The entertaining and well-drawn convention scenes (apparently, mystery conventions aren't all that different from other conventions, as evidenced by the many scenes set at the hotel bar) soon give way to an actual mystery, as a writer friend of Mal's is found dead in a bathtub. Accident or foul play? Mallory is going to find out.

Originally breezing through the book as a young man, this time there was an added level of richness: I know about mystery writers and mystery publishers now, and also know (via his website and other writings) what Max Allan Collins thinks of many of them. So I kept saying to myself (despite Mr. Collins' assurances in the beginning that none of the characters was based on anyone real), "Hmmmmm, this guy has got to be based, at least a little, on Robert B. Parker", and "Mallory's friendship with the murder victim, Roscoe Kane, has got to be strongly informed by Collins' own friendship with Mickey Spillane, even though Spillane himself is mentioned in other parts of the book." And finally, "That successful but somewhat shady bookseller, editor, and small-press mystery publisher has got to be a thinly-veiled version of...", well, let's be nice, but you get the idea. Of course, I could be wrong about any or all of this stuff, but it was fun to speculate as I was reading.

Anyway, the mystery plot is very good: clean, clear, and engaging, with a satisfying resolution that's unpredictable while playing fair with the facts. Also satisfying is a sweet little romance for Mallory, entertaining observations about Chicago and its attractions, and lots of good banter (aka trade-speak) between all the writer characters. A couple of tough-guy style fisticuffs, some involving Mallory getting attacked by thugs and some involving our hero losing his temper with fellow conventioneers, seemed a little broad and unnecessary, but that's a quibble. So what if Mr. Collins' current polish and subtlety isn't completely evidence in his earliest work?  And, to be fair about some of those scenes, Mallory himself later admits he acted like a boob during his confrontations with his colleagues. 

As I've said once or twice before, these past months it's been a lot of fun moving through this five-book series many years after originally encountering it.

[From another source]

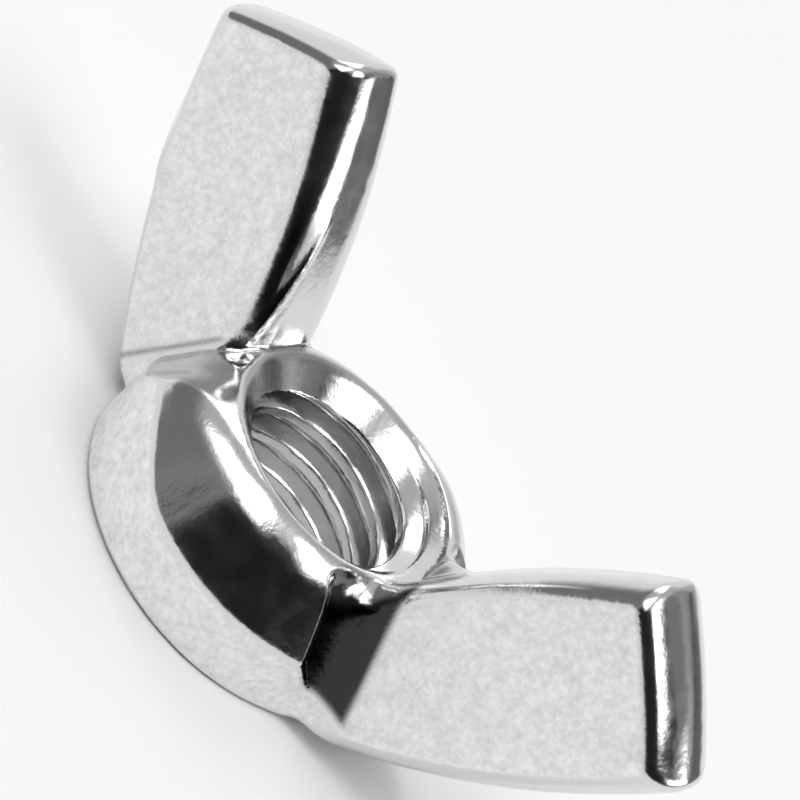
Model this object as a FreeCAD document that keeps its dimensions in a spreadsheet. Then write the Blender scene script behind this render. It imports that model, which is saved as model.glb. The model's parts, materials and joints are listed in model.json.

I only hope that when I'm done, more Mallory adventures will be on the way. Max Allan Collins has been quite prolific of late, so I'd say it's a definite possibility!

Kill Your Darlings is available on Kindle for $3.99. 

Friday, May 10, 2013

Truly seeking justice?

Roger Donaldson's Seeking Justice didn't receive a lot of attention- from the media or audiences- when it was released in theaters not too long ago, but it's worth a look at home via disc, download, or streaming (so many options these days). The film reminded me a lot of Mr. Donaldson's old thriller with Kevin Costner, No Way Out. Like that earlier film, there's lots of tension and action, but all laced with an uncomfortable (and involving) paranoia as both audience members and the center-stage characters constantly wonder who is in on the big conspiracy.

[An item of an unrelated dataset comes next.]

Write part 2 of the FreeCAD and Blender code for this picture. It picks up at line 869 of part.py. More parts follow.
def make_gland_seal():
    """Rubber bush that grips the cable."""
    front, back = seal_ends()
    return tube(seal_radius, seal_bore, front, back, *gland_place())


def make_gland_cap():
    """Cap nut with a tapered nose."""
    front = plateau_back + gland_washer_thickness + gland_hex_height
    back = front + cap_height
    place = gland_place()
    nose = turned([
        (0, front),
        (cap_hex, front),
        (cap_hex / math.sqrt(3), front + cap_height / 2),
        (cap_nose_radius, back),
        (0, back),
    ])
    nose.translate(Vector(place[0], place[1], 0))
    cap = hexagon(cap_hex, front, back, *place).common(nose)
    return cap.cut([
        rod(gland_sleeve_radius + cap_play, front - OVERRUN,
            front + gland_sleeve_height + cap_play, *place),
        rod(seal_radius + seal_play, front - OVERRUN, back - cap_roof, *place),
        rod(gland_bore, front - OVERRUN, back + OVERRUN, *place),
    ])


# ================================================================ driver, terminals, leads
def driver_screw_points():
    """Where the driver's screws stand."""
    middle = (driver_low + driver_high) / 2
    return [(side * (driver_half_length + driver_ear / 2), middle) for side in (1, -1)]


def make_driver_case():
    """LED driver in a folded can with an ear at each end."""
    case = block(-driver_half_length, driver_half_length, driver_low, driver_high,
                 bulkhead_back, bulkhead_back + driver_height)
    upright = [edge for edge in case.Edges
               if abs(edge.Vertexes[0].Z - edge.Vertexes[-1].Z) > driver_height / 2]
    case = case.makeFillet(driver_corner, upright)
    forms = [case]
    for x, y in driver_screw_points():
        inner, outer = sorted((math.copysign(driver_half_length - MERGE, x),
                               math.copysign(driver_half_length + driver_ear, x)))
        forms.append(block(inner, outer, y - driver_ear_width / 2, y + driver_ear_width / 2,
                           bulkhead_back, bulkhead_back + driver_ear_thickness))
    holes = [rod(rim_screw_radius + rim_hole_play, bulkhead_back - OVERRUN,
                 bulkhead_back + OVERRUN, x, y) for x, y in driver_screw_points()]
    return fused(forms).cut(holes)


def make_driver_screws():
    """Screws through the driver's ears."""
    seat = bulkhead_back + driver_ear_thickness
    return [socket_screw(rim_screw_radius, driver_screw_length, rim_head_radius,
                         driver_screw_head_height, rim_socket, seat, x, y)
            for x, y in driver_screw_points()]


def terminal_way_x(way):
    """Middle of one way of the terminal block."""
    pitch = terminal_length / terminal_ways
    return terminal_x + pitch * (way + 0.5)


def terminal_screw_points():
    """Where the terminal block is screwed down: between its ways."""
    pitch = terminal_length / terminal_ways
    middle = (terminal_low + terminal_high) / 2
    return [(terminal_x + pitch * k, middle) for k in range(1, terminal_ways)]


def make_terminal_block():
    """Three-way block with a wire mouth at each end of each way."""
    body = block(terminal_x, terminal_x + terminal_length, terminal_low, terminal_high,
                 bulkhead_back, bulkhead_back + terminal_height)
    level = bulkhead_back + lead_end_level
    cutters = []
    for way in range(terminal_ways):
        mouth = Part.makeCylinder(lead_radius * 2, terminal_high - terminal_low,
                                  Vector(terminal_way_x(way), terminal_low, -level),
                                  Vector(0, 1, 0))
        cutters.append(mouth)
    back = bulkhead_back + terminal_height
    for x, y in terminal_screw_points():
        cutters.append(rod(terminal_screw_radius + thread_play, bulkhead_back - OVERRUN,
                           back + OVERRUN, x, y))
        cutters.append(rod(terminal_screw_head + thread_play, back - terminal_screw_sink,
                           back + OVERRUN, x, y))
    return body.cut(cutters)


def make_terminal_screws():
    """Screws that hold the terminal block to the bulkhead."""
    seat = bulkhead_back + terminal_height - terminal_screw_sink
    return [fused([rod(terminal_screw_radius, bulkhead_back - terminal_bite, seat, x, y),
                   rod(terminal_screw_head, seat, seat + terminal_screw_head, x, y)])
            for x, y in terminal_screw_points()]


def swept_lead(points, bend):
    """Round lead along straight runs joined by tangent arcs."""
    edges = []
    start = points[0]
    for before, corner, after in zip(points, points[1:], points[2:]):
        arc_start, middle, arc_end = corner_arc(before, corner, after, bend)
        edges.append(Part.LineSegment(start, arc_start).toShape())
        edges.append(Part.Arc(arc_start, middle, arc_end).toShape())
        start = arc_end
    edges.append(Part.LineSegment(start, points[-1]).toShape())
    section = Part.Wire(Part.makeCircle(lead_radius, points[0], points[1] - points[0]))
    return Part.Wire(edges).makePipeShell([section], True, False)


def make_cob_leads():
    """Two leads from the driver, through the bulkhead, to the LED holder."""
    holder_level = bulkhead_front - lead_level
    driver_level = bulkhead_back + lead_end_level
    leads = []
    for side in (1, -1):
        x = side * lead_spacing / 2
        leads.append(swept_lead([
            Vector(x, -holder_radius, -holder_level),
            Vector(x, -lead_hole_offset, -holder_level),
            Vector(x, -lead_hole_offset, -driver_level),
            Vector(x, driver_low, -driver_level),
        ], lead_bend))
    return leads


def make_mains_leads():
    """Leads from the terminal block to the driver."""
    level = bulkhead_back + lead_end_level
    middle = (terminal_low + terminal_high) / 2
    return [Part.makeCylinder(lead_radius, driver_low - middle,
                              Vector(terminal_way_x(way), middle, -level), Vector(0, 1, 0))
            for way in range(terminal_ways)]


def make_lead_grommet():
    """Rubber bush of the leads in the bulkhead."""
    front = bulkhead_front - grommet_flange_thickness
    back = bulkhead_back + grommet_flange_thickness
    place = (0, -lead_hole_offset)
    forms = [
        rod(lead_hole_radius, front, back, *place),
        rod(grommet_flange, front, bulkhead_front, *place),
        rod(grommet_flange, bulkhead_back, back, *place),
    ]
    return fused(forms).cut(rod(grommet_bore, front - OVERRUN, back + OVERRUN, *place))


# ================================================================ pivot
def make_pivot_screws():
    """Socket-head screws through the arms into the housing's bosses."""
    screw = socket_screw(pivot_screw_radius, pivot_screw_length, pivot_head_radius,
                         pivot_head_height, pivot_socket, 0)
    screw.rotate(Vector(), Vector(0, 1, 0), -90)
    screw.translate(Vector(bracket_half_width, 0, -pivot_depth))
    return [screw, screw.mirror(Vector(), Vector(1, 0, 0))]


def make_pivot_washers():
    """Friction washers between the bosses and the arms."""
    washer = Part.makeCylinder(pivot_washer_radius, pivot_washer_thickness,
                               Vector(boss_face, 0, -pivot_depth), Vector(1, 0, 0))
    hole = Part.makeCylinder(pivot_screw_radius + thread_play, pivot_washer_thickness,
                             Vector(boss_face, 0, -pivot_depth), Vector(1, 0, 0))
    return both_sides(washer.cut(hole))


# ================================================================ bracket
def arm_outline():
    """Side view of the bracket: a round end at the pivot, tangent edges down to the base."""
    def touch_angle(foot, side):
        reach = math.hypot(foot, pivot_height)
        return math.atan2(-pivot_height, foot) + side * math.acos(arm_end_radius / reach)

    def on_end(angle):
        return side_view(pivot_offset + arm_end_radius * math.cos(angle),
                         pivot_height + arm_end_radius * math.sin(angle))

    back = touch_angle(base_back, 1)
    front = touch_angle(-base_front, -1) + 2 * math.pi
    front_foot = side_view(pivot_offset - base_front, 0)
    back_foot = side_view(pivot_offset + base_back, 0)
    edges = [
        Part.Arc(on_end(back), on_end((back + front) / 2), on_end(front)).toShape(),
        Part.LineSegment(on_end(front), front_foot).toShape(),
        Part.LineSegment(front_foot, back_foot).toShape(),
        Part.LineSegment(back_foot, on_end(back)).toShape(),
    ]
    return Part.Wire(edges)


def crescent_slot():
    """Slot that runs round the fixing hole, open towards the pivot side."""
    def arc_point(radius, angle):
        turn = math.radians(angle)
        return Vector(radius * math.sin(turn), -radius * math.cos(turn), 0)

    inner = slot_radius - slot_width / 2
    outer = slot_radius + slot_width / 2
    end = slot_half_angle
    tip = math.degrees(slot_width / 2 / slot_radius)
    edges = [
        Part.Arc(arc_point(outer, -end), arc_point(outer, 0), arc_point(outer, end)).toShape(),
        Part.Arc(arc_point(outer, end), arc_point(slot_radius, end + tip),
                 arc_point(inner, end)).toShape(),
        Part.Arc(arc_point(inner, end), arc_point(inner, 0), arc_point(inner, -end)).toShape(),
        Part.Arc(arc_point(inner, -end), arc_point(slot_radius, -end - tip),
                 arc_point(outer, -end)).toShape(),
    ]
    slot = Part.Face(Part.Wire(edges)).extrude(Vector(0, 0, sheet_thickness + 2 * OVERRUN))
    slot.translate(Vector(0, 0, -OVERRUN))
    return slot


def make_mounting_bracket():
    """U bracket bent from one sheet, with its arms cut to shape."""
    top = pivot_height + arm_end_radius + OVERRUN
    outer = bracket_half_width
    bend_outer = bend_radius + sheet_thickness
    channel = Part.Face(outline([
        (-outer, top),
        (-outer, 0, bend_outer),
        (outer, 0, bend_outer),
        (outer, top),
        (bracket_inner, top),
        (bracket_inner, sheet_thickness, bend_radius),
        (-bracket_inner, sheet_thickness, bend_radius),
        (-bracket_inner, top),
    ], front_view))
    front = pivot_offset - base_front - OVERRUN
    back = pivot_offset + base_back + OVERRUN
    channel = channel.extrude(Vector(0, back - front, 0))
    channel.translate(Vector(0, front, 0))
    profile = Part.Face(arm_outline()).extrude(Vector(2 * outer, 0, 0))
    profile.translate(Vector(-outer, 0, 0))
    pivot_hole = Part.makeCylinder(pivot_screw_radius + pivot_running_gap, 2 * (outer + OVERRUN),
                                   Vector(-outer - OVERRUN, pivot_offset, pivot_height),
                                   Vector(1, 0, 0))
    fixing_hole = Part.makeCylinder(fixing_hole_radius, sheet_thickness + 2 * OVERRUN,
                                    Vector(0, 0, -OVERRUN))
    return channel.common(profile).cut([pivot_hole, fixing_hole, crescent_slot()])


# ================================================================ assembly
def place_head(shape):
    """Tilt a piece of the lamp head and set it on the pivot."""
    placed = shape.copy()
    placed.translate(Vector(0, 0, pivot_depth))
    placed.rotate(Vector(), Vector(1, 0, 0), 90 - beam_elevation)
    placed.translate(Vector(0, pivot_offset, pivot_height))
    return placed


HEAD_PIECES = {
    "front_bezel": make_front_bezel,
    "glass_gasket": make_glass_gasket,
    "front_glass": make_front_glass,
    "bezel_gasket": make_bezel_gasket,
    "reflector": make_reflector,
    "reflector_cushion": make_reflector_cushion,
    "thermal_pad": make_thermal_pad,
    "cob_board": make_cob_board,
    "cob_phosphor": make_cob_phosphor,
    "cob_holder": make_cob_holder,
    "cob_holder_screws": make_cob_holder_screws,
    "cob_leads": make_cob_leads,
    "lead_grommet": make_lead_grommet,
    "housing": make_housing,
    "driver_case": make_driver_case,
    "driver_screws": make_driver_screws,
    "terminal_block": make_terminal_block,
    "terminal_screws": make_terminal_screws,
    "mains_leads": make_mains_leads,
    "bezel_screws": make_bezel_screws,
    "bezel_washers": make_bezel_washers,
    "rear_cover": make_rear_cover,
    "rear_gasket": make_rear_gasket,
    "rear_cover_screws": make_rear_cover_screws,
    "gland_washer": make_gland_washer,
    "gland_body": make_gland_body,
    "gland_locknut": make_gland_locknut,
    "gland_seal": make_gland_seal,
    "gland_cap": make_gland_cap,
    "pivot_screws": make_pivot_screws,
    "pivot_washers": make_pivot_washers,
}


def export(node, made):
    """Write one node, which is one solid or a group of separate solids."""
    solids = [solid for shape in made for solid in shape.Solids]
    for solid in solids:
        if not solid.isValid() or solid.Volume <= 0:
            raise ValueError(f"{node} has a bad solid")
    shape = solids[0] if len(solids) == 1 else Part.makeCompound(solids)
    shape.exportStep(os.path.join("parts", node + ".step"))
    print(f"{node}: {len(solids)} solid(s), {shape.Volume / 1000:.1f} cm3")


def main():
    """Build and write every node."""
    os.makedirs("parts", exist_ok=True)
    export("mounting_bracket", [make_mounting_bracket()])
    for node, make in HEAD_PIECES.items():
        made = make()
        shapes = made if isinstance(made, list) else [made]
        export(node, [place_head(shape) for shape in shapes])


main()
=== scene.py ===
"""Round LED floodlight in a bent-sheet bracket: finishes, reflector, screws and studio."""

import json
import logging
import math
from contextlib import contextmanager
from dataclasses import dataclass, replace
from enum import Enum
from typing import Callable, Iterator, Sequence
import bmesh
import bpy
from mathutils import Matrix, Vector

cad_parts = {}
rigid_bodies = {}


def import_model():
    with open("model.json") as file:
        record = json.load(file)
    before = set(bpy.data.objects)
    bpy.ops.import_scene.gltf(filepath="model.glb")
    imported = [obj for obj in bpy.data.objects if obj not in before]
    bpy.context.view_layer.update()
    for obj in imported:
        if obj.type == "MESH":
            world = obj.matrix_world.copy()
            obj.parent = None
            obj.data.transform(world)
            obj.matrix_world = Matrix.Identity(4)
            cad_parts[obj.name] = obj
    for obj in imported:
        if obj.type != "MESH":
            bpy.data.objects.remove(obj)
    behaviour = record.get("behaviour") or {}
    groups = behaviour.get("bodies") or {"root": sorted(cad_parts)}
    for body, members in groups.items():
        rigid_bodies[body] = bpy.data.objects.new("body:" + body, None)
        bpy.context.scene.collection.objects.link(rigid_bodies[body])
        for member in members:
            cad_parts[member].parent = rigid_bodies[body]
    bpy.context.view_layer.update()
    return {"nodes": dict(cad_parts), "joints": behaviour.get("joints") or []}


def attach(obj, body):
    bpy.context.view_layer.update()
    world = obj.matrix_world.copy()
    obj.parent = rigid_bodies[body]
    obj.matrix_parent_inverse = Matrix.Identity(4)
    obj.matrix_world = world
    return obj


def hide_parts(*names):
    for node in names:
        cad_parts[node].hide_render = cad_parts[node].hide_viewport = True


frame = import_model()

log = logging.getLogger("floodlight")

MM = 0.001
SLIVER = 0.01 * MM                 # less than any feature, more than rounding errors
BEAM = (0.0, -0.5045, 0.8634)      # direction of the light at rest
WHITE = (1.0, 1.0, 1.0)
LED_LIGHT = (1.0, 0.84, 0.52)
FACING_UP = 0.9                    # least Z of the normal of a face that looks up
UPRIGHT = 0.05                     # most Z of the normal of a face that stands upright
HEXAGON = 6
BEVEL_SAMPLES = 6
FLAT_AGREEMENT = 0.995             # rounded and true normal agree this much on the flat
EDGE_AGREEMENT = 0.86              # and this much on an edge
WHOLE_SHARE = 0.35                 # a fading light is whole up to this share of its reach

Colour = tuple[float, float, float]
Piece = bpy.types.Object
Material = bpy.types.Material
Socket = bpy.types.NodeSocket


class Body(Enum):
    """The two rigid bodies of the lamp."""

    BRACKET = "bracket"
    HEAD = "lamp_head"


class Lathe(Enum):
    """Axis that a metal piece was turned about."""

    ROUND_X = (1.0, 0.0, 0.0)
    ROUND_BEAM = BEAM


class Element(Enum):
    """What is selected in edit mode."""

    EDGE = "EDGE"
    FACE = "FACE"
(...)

The story in Seeking Justice involves a vigilante group that offers, well... justice to the Nicholas Cage character and his wife after the wife (played by January Jones) is brutally attacked by some weirdo creep. Though it rubs him the wrong way, the husband eventually takes the deal, but soon finds out that there's no free lunch. You see, Cage is all too quickly asked to return the favor and help the vigilante group exact vengeance against some other thug who supposedly did something horrible, this time to a little kid. The "supposedly" is what complicates the film, demonstrating that vigilante justice maybe isn't the simple, satisfying thing many believe it is.

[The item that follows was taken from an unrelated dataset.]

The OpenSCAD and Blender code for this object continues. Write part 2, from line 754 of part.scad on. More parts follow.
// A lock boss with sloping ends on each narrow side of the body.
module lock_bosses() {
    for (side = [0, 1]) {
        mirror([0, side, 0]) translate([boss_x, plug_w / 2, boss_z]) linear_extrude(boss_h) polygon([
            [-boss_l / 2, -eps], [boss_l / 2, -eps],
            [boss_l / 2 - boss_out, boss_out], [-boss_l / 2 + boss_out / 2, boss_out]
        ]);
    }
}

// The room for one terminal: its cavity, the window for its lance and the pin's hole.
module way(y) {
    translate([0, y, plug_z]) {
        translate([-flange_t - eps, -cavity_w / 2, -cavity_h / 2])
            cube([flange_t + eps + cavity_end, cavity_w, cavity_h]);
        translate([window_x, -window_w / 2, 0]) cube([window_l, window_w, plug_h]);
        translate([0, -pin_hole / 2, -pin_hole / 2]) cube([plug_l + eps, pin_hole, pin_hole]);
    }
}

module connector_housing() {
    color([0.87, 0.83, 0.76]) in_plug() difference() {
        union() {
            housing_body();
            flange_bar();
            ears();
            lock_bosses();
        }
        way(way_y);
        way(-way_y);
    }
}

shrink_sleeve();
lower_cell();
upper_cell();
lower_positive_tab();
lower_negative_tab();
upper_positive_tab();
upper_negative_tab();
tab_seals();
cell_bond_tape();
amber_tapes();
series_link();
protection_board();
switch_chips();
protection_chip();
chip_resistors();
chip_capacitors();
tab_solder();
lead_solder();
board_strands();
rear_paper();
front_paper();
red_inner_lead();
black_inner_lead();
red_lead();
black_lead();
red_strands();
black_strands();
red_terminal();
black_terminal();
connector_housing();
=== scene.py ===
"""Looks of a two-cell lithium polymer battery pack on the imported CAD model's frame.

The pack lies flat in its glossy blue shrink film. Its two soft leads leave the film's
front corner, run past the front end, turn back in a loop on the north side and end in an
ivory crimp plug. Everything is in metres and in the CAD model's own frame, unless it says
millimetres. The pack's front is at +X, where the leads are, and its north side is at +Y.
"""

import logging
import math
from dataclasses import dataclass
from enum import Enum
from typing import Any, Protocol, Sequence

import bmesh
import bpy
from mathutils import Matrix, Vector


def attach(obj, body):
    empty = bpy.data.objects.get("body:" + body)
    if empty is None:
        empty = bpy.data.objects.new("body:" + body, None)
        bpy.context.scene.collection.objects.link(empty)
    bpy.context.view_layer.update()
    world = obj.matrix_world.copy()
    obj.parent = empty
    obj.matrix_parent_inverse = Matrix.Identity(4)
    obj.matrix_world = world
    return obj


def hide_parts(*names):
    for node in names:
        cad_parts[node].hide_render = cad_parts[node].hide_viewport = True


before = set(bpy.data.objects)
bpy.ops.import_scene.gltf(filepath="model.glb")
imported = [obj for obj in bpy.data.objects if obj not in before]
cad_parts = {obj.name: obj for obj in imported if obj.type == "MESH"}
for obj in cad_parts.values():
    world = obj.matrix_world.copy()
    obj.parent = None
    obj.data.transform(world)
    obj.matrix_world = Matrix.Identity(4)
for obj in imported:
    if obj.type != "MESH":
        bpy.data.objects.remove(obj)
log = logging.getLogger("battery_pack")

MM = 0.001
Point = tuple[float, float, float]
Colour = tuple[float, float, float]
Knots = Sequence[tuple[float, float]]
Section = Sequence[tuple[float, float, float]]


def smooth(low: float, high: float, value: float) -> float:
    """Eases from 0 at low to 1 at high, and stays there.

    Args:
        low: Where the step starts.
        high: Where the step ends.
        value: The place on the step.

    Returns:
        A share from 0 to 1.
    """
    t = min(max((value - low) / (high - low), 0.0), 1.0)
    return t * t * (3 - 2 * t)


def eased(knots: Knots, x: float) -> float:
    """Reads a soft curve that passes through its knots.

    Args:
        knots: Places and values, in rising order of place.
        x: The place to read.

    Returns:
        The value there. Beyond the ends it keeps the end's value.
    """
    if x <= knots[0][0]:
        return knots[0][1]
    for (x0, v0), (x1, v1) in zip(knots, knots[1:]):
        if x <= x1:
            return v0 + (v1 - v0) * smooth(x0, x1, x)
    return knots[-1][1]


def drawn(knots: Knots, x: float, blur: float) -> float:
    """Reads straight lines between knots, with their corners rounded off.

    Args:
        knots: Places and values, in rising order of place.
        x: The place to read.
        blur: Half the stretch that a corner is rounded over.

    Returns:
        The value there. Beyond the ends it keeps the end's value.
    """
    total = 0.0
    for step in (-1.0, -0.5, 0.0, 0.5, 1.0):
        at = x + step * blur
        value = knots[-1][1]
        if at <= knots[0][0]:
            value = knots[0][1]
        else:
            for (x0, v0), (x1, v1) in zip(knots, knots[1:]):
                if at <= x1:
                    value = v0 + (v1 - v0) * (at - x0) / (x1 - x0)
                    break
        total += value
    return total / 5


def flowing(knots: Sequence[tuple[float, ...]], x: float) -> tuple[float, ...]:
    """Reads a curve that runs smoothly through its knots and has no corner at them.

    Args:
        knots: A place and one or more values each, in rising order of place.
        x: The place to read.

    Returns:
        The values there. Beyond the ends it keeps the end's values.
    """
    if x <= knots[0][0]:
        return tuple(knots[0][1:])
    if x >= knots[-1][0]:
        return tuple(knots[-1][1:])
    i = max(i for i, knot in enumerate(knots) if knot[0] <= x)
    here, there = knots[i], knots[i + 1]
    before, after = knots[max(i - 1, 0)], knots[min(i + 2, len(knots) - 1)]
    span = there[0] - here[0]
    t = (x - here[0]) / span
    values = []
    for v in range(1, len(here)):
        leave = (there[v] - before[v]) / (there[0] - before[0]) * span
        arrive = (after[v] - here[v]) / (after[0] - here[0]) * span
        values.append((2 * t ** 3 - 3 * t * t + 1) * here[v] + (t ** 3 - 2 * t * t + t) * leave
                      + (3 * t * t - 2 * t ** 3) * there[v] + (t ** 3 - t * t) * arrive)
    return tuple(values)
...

In the end, this was a solid, well-crafted thriller about a topic- taking the law into one's own hands- that is usually relegated to exploitation films and other "crowd pleaser" type movies (the Neil Jordan/Jodie Foster movie The Brave One is the only other modern, A-list movie that comes to mind that tackled the subject, and that did a decent job, too). Anyway, a well-told, intelligent story and complex, understated performances by Nicholas Cage and his co-stars easily make Seeking Justice a good choice for home viewing.

Monday, April 29, 2013

Death-tainted treasure

The fifth novel in John D. MacDonald's classic Travis McGee series, A Deadly Shade of Gold, has boat bum, philosopher, and occasional (read: when he needs the money) investigator McGee chasing after ancient gold statuettes and clues to unravel who killed his friend Sam Taggart. Joining McGee in the adventure is Taggart's ex-fiancee Nora, who was on the cusp of renewing her romance with Taggart when his brutal murder put a damper on things.

Like the four books that preceded it, this travel-heavy fifth entry in the series (we spend time in Mexico, California, and New York, in addition to McGee's native Florida) is gritty, detailed, and enjoyable, but for my tastes things got a little bogged down with politics (particularly involving Cuba of the 50's and 60's), too-complicated plotting, and excessive philosophizing my our man McGee. Plusses include well-rounded women characters (pun sort of intended) and many tense confrontations and escapes.

While this slightly overlong tale is my least favorite among the first five books in this 21-book series (I'm finally discovering this series via reading each of its entries in order), all that means is that I enjoyed the book instead of really enjoyed it. The brisk and scary Nightmare in Pink (with its memorable psycho ward setting) is still my favorite so far. But this tale of the corrupt rich and their ethics-free pursuit of priceless antiquities, and the many violent deaths left in the wake of that pursuit, still largely kept me speeding through its chapters. This is rich, dark fun.

A Deadly Shade of Gold is available on Kindle for $7.99.